The labor of all those nights pounding out poems and stories started paying off
for Buk about the same time. His poetry, with all its proletarian grittiness, had been appearing with growing frequency in Los Angeles’ underground journals while his column, “Notes of a Dirty Old Man” was featured in the subversive OPEN CITY newspaper. The weekly dissemination of his writing in OPEN CITY pumped up Buk’s reputation among the counterculture through his earthy social commentary:
I don’t go with the Dos--CRIME AND PUNISHMENT—that no man has the right to take another man’s life. but it might take a bit of thinking first. Of course, the gall is that they have been taking our lives without firing a bullet. I too have worked for dismal wages while some fat boy has raped fourteen-year-old virgins in Beverly Hills. I’ve seen men fired for taking five minutes too long in the crapper. I’ve seen things I don’t even want to talk about. But before you kill something make sure you have something better to replace it with; something better than political opportunist slamming hate horseshit in the public park.(From Notes of a Dirty Old Man, Charles Bukowski, City Lights, 1969.)

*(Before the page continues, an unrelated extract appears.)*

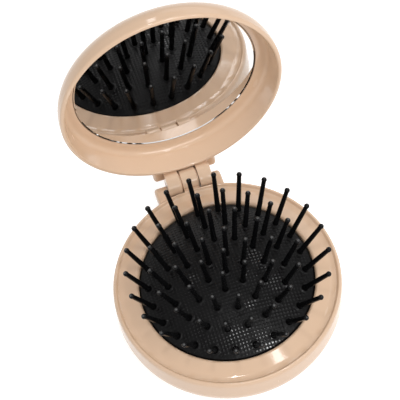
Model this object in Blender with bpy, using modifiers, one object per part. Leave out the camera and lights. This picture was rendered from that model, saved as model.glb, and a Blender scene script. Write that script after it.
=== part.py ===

Bukowski was a man pissed off at the inexplicable randomness of life and death. He wrestled with the possibility that there is something more to life other than the ceaseless turn of the wheel from good to evil, a cosmic view that allows us to see our existence as logical and meaningful afterall. His poems and stories are an extension of a quest to see if there is more to life than drinking, fucking, gambling, fighting and shitting. Bukowski didn’t find the answer before dying of leukemia, in 1994, but riding shotgun for him vicariously through his work is worth the ride. He’s often hilarious and he takes you places you’d be afraid to go alone and he shows you things you’ve only heard about.

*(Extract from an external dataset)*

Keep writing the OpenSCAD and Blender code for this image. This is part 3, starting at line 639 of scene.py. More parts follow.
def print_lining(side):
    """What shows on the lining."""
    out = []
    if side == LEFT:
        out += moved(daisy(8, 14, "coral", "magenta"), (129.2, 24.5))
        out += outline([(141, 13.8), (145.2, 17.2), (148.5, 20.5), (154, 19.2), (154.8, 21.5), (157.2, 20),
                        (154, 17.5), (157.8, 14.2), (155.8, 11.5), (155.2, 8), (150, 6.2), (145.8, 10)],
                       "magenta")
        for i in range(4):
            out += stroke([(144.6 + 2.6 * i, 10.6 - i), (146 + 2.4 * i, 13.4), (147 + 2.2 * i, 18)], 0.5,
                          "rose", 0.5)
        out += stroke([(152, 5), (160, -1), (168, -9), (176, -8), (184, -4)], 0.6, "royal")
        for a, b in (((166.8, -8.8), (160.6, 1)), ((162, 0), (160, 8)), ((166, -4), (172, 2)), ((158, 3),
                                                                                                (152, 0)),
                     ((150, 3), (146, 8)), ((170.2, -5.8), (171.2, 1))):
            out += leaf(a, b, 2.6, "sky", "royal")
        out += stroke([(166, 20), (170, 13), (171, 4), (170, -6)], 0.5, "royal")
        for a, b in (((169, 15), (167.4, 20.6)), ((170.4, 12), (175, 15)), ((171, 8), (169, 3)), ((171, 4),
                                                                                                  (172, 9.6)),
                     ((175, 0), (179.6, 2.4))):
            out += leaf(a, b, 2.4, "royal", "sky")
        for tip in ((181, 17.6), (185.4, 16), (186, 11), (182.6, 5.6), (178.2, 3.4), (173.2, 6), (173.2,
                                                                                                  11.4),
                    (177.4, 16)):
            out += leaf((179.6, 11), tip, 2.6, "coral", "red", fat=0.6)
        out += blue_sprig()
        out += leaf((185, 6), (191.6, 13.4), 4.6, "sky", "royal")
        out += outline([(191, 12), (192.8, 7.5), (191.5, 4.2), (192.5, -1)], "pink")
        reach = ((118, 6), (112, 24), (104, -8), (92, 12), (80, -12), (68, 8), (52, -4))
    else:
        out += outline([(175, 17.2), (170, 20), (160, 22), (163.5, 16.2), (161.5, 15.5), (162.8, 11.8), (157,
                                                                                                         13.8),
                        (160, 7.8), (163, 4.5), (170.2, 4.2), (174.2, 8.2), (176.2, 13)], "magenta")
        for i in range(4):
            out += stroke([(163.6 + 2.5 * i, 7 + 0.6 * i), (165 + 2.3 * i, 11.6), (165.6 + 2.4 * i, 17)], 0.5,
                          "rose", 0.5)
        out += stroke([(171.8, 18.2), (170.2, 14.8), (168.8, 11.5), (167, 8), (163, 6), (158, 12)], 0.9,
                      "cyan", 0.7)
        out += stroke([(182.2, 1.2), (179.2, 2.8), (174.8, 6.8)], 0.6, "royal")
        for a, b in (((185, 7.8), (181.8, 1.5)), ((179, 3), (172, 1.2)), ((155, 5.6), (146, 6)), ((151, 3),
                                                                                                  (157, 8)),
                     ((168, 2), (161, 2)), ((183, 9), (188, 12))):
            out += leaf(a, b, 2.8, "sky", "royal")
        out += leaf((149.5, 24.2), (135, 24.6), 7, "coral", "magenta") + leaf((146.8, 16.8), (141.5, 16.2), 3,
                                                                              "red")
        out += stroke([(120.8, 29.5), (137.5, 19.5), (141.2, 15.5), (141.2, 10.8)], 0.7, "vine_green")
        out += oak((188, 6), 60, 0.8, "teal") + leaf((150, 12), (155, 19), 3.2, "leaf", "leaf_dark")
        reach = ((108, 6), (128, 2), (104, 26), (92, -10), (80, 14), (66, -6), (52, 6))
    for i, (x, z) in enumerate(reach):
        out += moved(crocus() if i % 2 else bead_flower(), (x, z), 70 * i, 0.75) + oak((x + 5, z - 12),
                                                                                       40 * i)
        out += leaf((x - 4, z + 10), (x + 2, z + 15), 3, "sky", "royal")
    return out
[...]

To get a better angle on Charles Bukowski make a trip to a bookstore. His books fill more shelf space than any American poet. The lurid titles are intriguing: Love is a Dog from Hell, It Catches My Heart in Its Hands, The Days Run away like Wild Horses over the Hills, To Kiss the Worms Goodnight, At Terror Street and Agony Way. An unusually good anthology of fiction and poetry is Run With the Hunted a Charles Bukowski Reader (Harper Collins, 1993). Bookstores report that at a time when most poetry books can’t be given away, Bukowski’s are the most frequently stolen.
Of his novels, start with Post Office (1971), Women (Black Sparrow Press, 1971), Hollywood (Black Sparrow Press, 1989) or Pulp (Black Sparrow Press, 1994), a noir style detective story.